2009/12/18

Empresários de aviário

A reabilitação urbana é para quem está disposto a apostar o seu dinheiro antes dos outros - não por altruísmo, mas por apurado sentido de negócio

A reabilitação urbana é uma das áreas onde mais se evidencia o divórcio entre os investidores e o mundo real em que é suposto actuarem. Constroem um modelo teórico e tentam que a realidade a ele se adapte.

Um dos mitos é: “um bom negócio encontra sempre investidores”. Se assim fosse o centro das cidades tinha hoje outra vida! Em grande parte das situações é impossível provar que determinada oportunidade é um bom negócio, pois ele é criado à medida que vai sendo implantado. Faz sentido, por exemplo, preparar um projecto de arquitectura e obter o respectivo licenciamento antes de adquirido o imóvel ao qual se destina? Quem está disposto a arriscar esperar vários meses pela conclusão do processo sem ter assegurada a compra, podendo entretanto ver a oportunidade fugir? E, sem um projecto garantido, com que base se faz um plano de negócios convencional? Pior: se ainda não há propriamente um mercado a funcionar, que confiança atribuir a esse plano?

Os negócios têm muito de conhecimento não quantificável mas válido. Quando se verifica ser possível fazer contas detalhadas, é viável o recurso a crédito bancário ou a parcerias numa perspectiva eminentemente financeira. Mas e os outros casos? O “investidor” português típico é apenas gestor de património alheio: funcionário que tem de prestar contas aos accionistas da empresa que o contrata. Não pode justificar-se com um "investi aqui o vosso dinheiro porque me cheirou a bom negócio" e por isso defende-se exigindo estudos ou pareceres completamente irrealistas. Acaba por não aplicar o capital na reabilitação urbana nem nunca encontrar "bons projectos".

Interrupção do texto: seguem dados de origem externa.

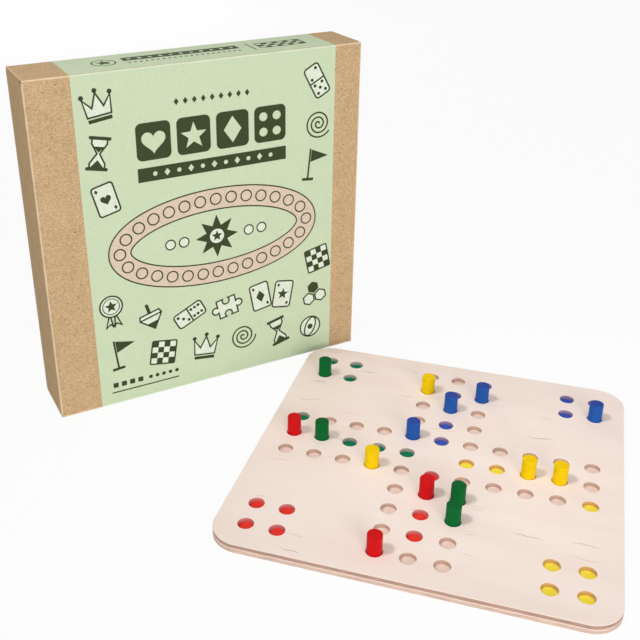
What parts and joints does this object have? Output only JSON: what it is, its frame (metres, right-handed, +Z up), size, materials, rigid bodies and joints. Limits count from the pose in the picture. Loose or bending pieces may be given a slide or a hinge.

Falta aparecerem os verdadeiros empresários. A reabilitação urbana é para quem conhece o meio, para quem consegue preparar uma oferta adequada à procura que sabe existir, para quem antevê o futuro de cada cidade e sabe contribuir para o concretizar, para quem gosta dela e está disposto a apostar o seu tempo e o seu dinheiro antes dos outros - não por altruísmo, mas por apurado sentido de negócio.